--- Start of Given information ---

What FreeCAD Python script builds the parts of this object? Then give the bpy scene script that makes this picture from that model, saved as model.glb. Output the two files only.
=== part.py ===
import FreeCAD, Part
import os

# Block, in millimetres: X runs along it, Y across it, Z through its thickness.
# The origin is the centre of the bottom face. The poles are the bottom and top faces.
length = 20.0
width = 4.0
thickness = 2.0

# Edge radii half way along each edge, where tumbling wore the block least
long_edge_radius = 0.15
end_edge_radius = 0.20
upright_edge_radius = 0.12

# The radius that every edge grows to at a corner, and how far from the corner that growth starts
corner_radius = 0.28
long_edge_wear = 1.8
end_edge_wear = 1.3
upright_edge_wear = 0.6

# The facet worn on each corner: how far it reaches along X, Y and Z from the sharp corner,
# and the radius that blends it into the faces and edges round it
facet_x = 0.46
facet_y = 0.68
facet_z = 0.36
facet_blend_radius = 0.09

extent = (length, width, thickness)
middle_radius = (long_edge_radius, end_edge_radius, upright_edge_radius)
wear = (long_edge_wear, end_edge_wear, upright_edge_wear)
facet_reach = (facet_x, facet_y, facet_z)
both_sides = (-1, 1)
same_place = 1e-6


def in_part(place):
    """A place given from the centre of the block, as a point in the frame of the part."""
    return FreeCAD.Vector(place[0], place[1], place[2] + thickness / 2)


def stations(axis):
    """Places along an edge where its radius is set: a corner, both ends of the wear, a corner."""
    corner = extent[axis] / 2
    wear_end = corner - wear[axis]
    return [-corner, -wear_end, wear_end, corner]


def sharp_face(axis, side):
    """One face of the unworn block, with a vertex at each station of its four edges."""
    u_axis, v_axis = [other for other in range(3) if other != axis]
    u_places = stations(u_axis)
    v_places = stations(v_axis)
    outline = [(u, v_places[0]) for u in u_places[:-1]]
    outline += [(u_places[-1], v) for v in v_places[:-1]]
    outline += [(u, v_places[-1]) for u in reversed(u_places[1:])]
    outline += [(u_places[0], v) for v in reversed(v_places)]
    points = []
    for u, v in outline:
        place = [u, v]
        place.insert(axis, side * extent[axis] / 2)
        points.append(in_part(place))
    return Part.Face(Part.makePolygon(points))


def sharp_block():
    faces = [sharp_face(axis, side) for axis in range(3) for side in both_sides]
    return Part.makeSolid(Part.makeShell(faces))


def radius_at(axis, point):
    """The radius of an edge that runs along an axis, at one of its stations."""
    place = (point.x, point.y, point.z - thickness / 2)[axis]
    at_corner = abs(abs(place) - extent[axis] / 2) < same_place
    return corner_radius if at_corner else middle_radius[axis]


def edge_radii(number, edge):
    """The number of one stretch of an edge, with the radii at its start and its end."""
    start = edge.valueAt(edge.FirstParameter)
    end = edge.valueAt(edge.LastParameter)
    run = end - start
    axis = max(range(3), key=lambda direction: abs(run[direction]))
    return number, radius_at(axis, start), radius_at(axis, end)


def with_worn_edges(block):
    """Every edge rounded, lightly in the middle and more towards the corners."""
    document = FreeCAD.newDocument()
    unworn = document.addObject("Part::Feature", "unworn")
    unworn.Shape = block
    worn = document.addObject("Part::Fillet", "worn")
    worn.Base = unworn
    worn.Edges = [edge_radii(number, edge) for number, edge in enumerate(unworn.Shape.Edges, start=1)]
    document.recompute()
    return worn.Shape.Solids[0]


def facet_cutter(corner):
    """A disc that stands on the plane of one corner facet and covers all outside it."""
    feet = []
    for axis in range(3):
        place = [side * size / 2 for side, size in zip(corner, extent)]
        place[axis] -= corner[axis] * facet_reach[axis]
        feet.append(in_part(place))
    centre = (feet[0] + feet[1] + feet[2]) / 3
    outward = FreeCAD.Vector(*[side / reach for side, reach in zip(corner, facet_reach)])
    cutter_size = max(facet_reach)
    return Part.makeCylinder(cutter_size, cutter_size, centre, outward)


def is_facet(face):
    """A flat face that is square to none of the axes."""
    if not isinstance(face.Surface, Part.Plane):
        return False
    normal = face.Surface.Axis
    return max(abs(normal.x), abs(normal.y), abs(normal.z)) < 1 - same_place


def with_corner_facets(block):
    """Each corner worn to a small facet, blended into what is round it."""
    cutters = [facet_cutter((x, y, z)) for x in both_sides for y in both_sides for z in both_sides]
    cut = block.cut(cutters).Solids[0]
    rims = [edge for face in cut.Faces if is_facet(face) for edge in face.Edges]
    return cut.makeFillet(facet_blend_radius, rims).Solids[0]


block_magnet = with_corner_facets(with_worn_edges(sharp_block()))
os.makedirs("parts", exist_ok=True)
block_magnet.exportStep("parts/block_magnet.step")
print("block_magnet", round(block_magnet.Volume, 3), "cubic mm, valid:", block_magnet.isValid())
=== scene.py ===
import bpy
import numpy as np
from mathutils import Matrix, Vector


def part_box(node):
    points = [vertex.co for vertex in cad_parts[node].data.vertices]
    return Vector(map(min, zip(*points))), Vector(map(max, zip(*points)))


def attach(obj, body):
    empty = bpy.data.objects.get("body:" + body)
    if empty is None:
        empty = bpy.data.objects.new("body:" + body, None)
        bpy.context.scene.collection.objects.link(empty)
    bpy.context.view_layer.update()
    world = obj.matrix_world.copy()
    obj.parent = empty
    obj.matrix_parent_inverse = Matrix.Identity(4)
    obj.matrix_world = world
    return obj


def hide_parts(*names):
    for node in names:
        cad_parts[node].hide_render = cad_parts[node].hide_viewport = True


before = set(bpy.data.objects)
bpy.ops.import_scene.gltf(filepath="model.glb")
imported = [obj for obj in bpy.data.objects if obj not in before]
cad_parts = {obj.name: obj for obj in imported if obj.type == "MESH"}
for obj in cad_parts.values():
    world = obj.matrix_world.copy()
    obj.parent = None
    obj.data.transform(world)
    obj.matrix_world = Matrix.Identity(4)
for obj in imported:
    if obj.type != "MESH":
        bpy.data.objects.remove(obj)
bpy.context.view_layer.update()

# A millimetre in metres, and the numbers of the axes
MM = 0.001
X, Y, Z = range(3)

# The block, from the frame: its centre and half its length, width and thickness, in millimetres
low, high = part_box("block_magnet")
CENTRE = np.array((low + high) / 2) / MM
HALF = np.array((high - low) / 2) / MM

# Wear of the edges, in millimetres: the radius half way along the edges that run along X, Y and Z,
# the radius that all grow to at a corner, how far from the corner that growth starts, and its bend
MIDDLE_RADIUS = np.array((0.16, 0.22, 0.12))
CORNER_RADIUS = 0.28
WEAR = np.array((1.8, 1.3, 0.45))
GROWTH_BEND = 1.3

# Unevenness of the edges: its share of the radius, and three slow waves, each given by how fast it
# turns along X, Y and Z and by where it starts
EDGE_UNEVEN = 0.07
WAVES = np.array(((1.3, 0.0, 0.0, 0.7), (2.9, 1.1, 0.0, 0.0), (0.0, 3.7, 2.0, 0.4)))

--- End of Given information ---

**Written problem**
Return nothing but the lines from the first line of the listing through the line with "return [-corner, -wear_end, wear_end, corner]", please, keeping every one of them unchanged.

**Full answer**
What FreeCAD Python script builds the parts of this object? Then give the bpy scene script that makes this picture from that model, saved as model.glb. Output the two files only.
=== part.py ===
import FreeCAD, Part
import os

# Block, in millimetres: X runs along it, Y across it, Z through its thickness.
# The origin is the centre of the bottom face. The poles are the bottom and top faces.
length = 20.0
width = 4.0
thickness = 2.0

# Edge radii half way along each edge, where tumbling wore the block least
long_edge_radius = 0.15
end_edge_radius = 0.20
upright_edge_radius = 0.12

# The radius that every edge grows to at a corner, and how far from the corner that growth starts
corner_radius = 0.28
long_edge_wear = 1.8
end_edge_wear = 1.3
upright_edge_wear = 0.6

# The facet worn on each corner: how far it reaches along X, Y and Z from the sharp corner,
# and the radius that blends it into the faces and edges round it
facet_x = 0.46
facet_y = 0.68
facet_z = 0.36
facet_blend_radius = 0.09

extent = (length, width, thickness)
middle_radius = (long_edge_radius, end_edge_radius, upright_edge_radius)
wear = (long_edge_wear, end_edge_wear, upright_edge_wear)
facet_reach = (facet_x, facet_y, facet_z)
both_sides = (-1, 1)
same_place = 1e-6


def in_part(place):
    """A place given from the centre of the block, as a point in the frame of the part."""
    return FreeCAD.Vector(place[0], place[1], place[2] + thickness / 2)


def stations(axis):
    """Places along an edge where its radius is set: a corner, both ends of the wear, a corner."""
    corner = extent[axis] / 2
    wear_end = corner - wear[axis]
    return [-corner, -wear_end, wear_end, corner]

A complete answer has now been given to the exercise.